The Guardian can reveal that carriage of the bill in the lower house will be taken not by the Greens, but by independent MP Greg Piper, while fellow independents Alex Greenwich and Joe McGirr, and the Shooters party MP Roy Butler, are among its co-sponsors.
Still, substantial barriers remain. After the bill passed the upper house One Nation MP Mark Latham appeared in the Daily Telegraph labelling the bill as a “paedophile’s picnic” because, he claimed, recognising harm in removals would prevent them from taking place in cases where they are warranted.
While supporters say that’s not true, the Guardian understands Labor will move more amendments when the bill comes to the lower house, confirming that recognition of the inherent harm of removals won’t stop them happening in cases where harm is already occurring.
‘Black mothers are still having their children stolen’
After she reconnected with her father as a 12-year-old, Lizzie Jarrett started to learn about her family’s history. He and his siblings, she discovered, were members of the stolen generations, removed from their mother’s care when they were children.

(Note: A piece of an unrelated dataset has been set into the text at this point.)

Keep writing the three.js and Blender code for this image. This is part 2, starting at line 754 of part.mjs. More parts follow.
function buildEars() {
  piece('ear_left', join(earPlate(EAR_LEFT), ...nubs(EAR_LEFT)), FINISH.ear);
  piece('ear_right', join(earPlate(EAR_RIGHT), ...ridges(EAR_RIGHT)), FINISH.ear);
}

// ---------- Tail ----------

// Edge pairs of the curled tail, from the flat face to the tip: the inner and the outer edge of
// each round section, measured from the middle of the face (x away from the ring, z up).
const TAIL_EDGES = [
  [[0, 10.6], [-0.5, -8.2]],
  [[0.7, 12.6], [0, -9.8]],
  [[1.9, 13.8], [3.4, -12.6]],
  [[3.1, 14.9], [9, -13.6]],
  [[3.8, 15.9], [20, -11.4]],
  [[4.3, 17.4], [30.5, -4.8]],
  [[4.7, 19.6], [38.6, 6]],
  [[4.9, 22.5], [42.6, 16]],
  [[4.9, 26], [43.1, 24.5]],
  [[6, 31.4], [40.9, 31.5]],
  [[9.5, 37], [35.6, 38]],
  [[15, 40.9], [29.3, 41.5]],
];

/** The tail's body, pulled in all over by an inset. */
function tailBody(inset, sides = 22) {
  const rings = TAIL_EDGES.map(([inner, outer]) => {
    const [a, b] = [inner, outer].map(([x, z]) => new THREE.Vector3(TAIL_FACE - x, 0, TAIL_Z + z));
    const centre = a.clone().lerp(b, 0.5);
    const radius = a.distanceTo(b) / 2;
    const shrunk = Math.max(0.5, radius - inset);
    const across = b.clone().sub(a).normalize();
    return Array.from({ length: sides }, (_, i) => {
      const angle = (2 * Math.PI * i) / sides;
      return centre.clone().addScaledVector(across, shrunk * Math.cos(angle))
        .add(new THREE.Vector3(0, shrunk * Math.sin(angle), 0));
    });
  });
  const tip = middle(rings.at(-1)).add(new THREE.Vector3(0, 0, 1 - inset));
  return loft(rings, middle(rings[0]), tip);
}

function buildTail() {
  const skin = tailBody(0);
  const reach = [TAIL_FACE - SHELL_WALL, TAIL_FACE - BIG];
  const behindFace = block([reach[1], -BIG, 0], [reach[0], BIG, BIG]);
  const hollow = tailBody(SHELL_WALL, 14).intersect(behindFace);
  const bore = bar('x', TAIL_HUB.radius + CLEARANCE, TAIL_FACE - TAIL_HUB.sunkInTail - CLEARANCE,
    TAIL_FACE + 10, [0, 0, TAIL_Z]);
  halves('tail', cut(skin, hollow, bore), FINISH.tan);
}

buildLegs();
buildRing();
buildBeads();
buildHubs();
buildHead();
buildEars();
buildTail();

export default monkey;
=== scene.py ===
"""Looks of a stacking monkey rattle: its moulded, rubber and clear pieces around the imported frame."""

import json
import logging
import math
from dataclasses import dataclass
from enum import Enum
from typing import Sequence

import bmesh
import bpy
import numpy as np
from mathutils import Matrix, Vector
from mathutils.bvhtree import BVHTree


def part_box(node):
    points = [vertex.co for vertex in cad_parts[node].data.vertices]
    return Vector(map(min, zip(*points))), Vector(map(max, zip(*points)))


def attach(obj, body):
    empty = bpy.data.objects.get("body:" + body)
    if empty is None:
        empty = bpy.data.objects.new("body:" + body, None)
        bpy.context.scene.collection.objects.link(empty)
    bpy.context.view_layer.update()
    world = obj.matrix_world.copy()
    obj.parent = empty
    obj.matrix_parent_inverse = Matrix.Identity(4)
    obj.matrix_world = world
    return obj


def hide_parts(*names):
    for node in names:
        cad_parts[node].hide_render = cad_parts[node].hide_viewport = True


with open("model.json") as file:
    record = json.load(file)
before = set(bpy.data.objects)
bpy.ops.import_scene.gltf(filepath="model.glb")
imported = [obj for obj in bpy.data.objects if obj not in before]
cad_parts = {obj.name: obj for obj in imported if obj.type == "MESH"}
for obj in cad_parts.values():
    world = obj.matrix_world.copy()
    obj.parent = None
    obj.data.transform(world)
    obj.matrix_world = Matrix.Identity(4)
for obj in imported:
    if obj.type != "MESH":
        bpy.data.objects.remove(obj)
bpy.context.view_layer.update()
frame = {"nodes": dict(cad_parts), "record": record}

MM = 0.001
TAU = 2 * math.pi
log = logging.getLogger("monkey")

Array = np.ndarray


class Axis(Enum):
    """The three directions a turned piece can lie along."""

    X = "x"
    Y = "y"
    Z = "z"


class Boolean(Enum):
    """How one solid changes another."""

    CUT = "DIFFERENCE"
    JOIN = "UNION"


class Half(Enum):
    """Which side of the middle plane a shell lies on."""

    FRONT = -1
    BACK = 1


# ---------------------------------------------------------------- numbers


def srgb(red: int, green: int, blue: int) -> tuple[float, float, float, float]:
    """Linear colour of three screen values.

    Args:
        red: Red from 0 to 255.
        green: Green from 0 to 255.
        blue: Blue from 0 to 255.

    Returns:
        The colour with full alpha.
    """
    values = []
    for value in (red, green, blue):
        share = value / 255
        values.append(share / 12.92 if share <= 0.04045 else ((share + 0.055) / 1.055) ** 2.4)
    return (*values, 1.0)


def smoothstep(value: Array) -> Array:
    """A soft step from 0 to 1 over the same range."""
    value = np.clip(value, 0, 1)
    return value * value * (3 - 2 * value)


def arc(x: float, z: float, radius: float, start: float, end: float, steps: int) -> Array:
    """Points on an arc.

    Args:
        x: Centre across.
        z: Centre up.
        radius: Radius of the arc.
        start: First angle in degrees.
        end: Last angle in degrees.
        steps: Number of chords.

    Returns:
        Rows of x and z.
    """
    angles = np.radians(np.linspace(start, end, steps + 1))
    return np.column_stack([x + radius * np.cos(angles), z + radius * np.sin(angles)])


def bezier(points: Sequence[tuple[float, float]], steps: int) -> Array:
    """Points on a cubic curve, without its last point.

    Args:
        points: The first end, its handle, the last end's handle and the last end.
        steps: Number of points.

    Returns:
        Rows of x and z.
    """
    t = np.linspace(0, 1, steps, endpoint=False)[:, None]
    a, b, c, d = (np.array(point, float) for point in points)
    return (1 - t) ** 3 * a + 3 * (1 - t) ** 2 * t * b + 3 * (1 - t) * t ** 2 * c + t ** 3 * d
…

Today, she continues to see her story repeated over and over again. As an advocate for Aboriginal people caught up in the community justice system, she spends her days in courts across Sydney helping mothers seeking restoration orders or just to visit their children.
Or she’s at midwife appointments with pregnant women who have been the subject of what’s known in the sector as a “birth alert”, meaning the NSW Department of Communities and Justice is monitoring their pregnancy and, in some cases, will remove the child from their care at birth.
“It enrages me,” she says. “I’m a black mother, I have three sons; for all these years I have had to hold my breath and tick every single white box to make sure this didn’t happen to me, a third generation of the government taking my children.
“But I see how it still happens every day. We’re told the White Australia policy is gone, that we said sorry for the stolen generations. People think it’s all in the past, it’s OK now, get over it. Until you learn this is the reality today. Black mothers are still having their children stolen.”